Prepare a mini-name badge and a printed schedule to signal professionalism.
End the tour by gifting a company pen or sticker; souvenirs turn visitors into ambassadors.
Reciprocity Calendars
Create a shared online calendar among three or four families to rotate visits across the school year, ensuring no parent shoulders repeated disruption.
Color-code dates by industry so children can choose manufacturing, retail, or nonprofit exposure according to curiosity.
Common Pitfalls and Quick Fixes
Over-scheduling back-to-back meetings leaves the child bored in corridors; block at least ten minutes of buffer for bathroom breaks.

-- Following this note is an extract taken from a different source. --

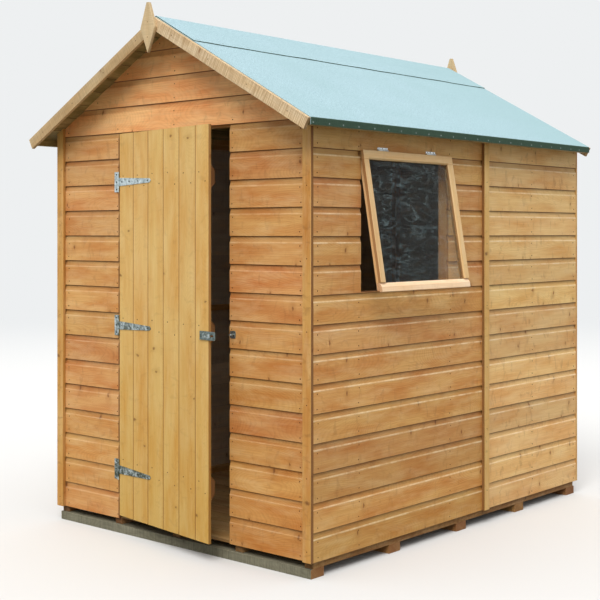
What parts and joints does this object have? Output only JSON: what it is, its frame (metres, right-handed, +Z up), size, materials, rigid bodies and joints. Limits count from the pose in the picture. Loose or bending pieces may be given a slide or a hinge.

Allowing unlimited soda from the cafeteria fridge can spike energy exactly when you need quiet; offer water first.
Assuming the child will intuit elevator etiquette leads to jammed doors; model the card swipe and floor-pressing ritual explicitly.
Over-Talking Jargon
Replace “quarterly KPI dashboard” with “scoreboard that tells us if we are winning the customer-happiness game.”
Pause after each new term to ask, “Does that make sense?” and accept shrugs as feedback to simplify further.
Long-Term Impact on Families
Parents report that children who once complained about homework now reference “the accountant who audits spreadsheets at midnight,” connecting effort to outcome.
Siblings who visit different workplaces begin dinner-table debates about whose industry serves society better, replacing squabbles with substance.
The shared vocabulary—“deadline,” “client,” “inventory”—becomes shorthand for family teamwork when packing for vacations or planning chores.
Career Conversations Years Later
High-school course selection conversations become easier when a student remembers the chemical smell of the lab they visited at eight.
College essays that describe an early office memory stand out to admissions officers seeking authentic motivation.
Keeping the Spirit Alive All Year
Store the company lanyard in the child’s memory box and revisit it during school career week.
Encourage teachers to invite the same employees for classroom guest spots, reinforcing continuity.
Display the child’s thank-you drawing on the office fridge for a month, reminding staff that their everyday work inspires the next generation.